Oh, and agreed about the 2.5 hour M*A*S*H - a snore, though I liked BJ's goodbye to Hawkeye.

Naz said...

Thanks Ken.

Anonymous said...

Guess we are all different. The ending episode of Seinfeld I felt was the absolute BEST ending of a long running series ever.
It was perfect, in length and in content. What I liked best about it, we audiences tend to be 2on the side" of folks in a series, and no exception with Seinfeld, BUT..the last episode really put a point of how shallow and undeserving those characters were under it all....really drove home how ridiculously they went into the minutiae of life, missing the points, never satisfied, and most of all...pointless and useless...great, great ending...

Kirk said...

The MASH finale was overlong, but one thing I did like is Hawkeye giving Hot Lips the long goodby kiss, while Potter and BJ look away and whistle and kick dirt around, and Charles awkwardly flips through a book.

I think a better finale for Seinfeld would have been the episode (Larry David's last until the finale) where George's fiance died. Up to that point, the series only gradually revealed through the course of it's run that these four characters weren't very nice. In fact, until that episode, I'm betting most viewers were willing to give them all the benefit of a doubt. That's why that episode was so shocking. Afterwards, the series final two seasons was basically, let's see how bad we can make them. A lot of funny stuff still, but it seemed to me like overkill. The point had been made.

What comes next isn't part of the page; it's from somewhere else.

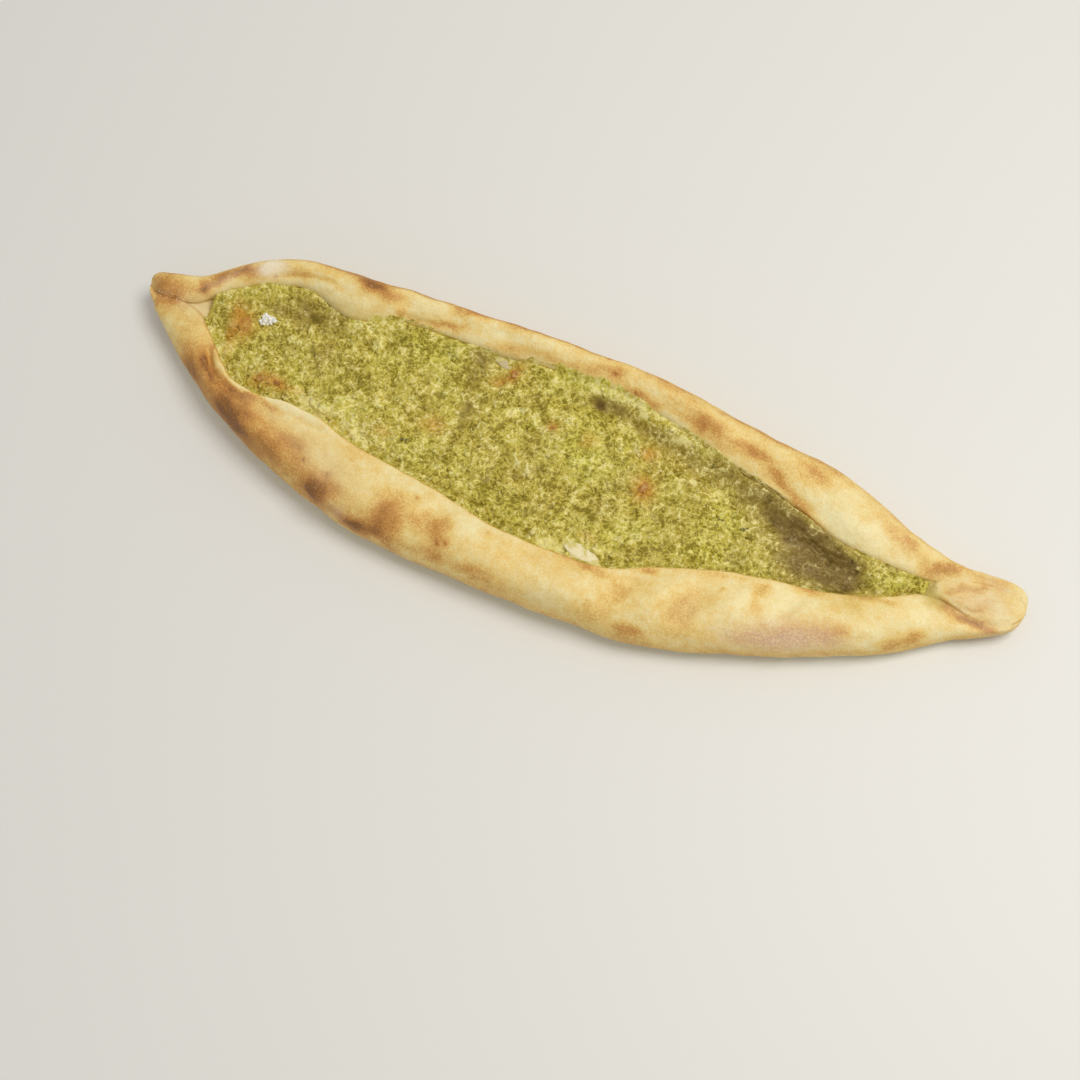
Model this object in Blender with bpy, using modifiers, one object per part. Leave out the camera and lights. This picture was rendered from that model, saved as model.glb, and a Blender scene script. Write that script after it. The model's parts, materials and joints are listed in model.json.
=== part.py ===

I agree on Odd Couple, though I'm not convinced Felix's re-marriage would have lasted. I think within a year, he would've ended up right back as Oscar's roomate.

Edward Copeland said...

I'm with you on the final M*A*S*H. Not only was it too long, but the premise didn't work after all the horrors he's seen, this is what sends Hawkeye over the edge? Seinfeld had a good premise: proving to viewers that never got it that it was less a show about nothing than a show about four self-absorbed assholes. The problem was it was basically a clip show that was preceded by a retrospective, which was also a clip show. The extended Scrubs would be on my list of the best except they then ruined it by bringing it back for that awful extra season where most of the cast was gone or just made cameos and it revolved around new characters in a med school setting. I still don't think any show, comedy or drama, will come close to touching the ending of Newhart.

DyHrdMET said...

thanks for taking my question. i think one of the best final scenes from a TV series was in the Cosby Show when Cliff and Clair danced right through the 4th wall and right out of the studio with the cast.

JC said...

My favorite series finale was "Six Feet Under." I always wonder what ever happens to the characters when the show ends. And morbid as it may be, watching how all the main characters die in the future was quite rewarding, especially for a series revolving around the funeral home.

Jaquandor said...

Frasier's finale was great, I thought; I loved finding out at the end where he's really landing after the episode's told us he's going someplace else. Star Trek: The Next Generation had a finale that was actually significantly better than the TNG movie Generations that came out six months later. But my favorite series finale was NYPDBlue's, which ended with Andy Sipowicz taking over the precinct. After he says good night to all of his detectives, who all leave, Andy stays behind to work late on paperwork as the camera pulls away from him, sitting at the desk which had been occupied for years by superiors with whom he had frequently clashed.

Rich D said...

Three random thoughts -

One - he best thing about the MASH finale is that it serves as a set up for a joke from Alan Alda on last season's 30 ROCK.

Two - Another series that totally suffered due to being aired was FOX's FIREFLY.

Three - As for product placement, I miss those brown plaid beer cans you used to see in virtually every 70s sitcom.

Sid Davidson said...

I thoroughly enjoyed the final episode of "Crusader Rabbit". It was sad to see Rags get shot to death.

Stephen Conlon said...

I just watched a 1987 interview with Michael J. Fox where the reporter said Family Ties was watched by sixty million viewers per week. Would that have been the case?? I know television has changed a lot in the last 20 years, but I always thought for example that when people said that Cheers had awful ratings in its first season/that it was one of TV's lowest rated shows, that they meant only two or three million were watching. Now I'm thinking it was getting more than Chuck or 3/4 of NBC's current line-up. Do you roughly remember Cheers' average ratings for the first season ?

Joe Pontillo said...

Here's a different Netflix question - When I click to stream an episode you wrote, does any money filter your way? If not, is that because of the age of the show, or because the writer's strike didn't quite accomplish its goal?

Johnny said...

Friday question:

Do writing teams get paid half as much as solo writers? (I.e. A normal writing salary halved?) And could having a partner work against you if you're both going to cost more than a single writer?

Johnny said...

Hard to believe that someone could think that Hawkeye being a willing participant in the murder of an infant wouldn't send him over the edge. In that situation he was shocked, horrified, and thankful. How could it not mess someone up?

Anyways, the last episode of MASH was almost like a totally different show, but it still made me cry.